### Task to complete
Among the entries below, find the line with "Write part 2", then quote it and each following line up to and including the line with "bpy.ops.mesh.remove_doubles(threshold=MERGE)", and nothing else.

** Start of Available records **

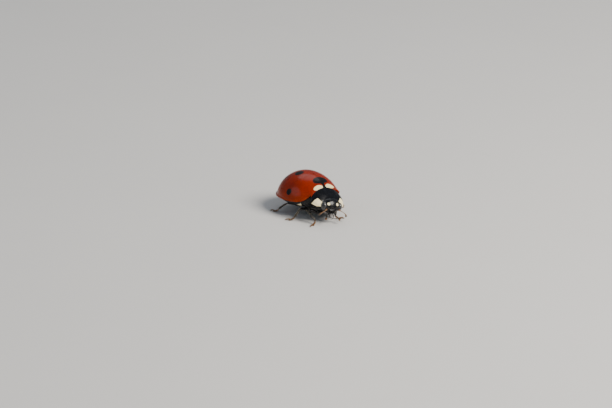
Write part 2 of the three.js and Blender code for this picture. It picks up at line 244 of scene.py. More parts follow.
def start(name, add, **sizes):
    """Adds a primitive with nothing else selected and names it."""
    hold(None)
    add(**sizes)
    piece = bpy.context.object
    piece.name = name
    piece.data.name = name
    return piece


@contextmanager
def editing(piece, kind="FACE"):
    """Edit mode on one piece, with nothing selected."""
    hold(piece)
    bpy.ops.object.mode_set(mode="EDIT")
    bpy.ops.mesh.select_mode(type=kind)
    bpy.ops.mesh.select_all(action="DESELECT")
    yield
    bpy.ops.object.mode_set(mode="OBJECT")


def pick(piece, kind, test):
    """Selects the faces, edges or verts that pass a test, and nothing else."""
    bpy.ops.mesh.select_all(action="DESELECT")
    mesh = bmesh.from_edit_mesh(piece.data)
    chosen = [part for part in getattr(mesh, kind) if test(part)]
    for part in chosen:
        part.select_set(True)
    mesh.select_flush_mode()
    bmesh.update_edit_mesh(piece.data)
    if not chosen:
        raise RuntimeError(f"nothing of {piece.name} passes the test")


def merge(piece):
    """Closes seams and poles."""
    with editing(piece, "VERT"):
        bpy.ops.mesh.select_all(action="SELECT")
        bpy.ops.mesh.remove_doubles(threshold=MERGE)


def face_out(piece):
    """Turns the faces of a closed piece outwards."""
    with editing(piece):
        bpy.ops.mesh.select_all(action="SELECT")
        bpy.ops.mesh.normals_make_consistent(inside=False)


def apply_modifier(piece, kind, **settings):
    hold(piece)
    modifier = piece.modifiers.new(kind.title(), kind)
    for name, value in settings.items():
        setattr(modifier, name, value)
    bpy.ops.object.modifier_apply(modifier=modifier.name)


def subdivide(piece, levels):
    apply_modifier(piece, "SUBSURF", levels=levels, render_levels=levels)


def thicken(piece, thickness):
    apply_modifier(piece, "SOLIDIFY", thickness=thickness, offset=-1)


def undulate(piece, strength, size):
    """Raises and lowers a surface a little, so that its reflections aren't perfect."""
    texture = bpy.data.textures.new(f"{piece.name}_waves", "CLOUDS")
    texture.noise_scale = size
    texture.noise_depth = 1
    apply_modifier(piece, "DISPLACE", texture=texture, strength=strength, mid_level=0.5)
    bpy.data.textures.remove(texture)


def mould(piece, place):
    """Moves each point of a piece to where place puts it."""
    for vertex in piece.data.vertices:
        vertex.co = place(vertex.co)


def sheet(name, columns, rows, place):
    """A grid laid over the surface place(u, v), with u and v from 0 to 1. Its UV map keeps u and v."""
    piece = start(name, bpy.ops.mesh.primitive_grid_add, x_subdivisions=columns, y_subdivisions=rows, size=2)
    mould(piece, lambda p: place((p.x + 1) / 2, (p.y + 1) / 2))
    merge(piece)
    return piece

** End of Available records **
** Start of Available records **

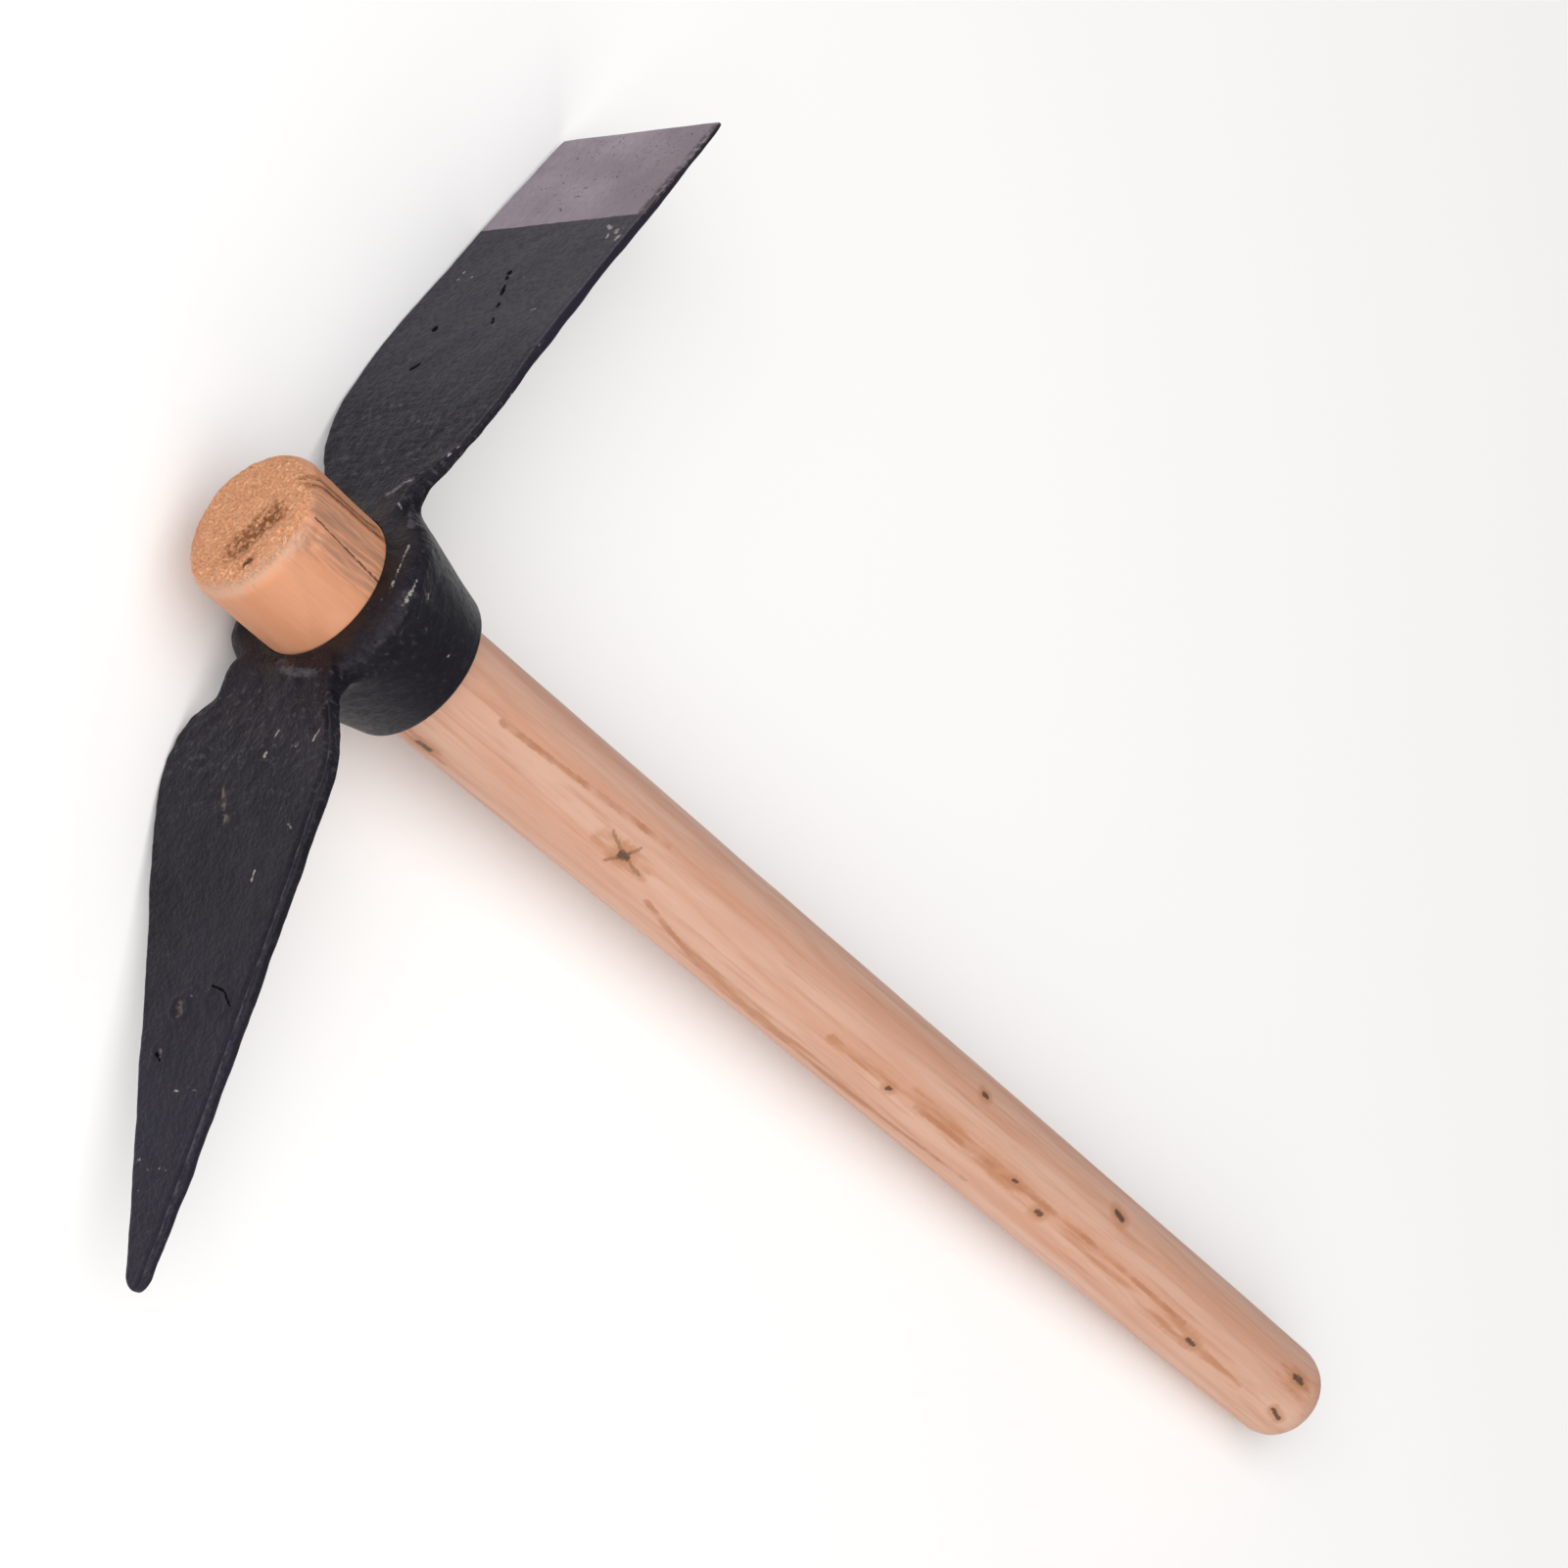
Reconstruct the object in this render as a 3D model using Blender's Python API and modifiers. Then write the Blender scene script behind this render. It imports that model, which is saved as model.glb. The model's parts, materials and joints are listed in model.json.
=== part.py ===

** End of Available records **

### Complete output
Write part 2 of the three.js and Blender code for this picture. It picks up at line 244 of scene.py. More parts follow.
def start(name, add, **sizes):
    """Adds a primitive with nothing else selected and names it."""
    hold(None)
    add(**sizes)
    piece = bpy.context.object
    piece.name = name
    piece.data.name = name
    return piece


@contextmanager
def editing(piece, kind="FACE"):
    """Edit mode on one piece, with nothing selected."""
    hold(piece)
    bpy.ops.object.mode_set(mode="EDIT")
    bpy.ops.mesh.select_mode(type=kind)
    bpy.ops.mesh.select_all(action="DESELECT")
    yield
    bpy.ops.object.mode_set(mode="OBJECT")


def pick(piece, kind, test):
    """Selects the faces, edges or verts that pass a test, and nothing else."""
    bpy.ops.mesh.select_all(action="DESELECT")
    mesh = bmesh.from_edit_mesh(piece.data)
    chosen = [part for part in getattr(mesh, kind) if test(part)]
    for part in chosen:
        part.select_set(True)
    mesh.select_flush_mode()
    bmesh.update_edit_mesh(piece.data)
    if not chosen:
        raise RuntimeError(f"nothing of {piece.name} passes the test")


def merge(piece):
    """Closes seams and poles."""
    with editing(piece, "VERT"):
        bpy.ops.mesh.select_all(action="SELECT")
        bpy.ops.mesh.remove_doubles(threshold=MERGE)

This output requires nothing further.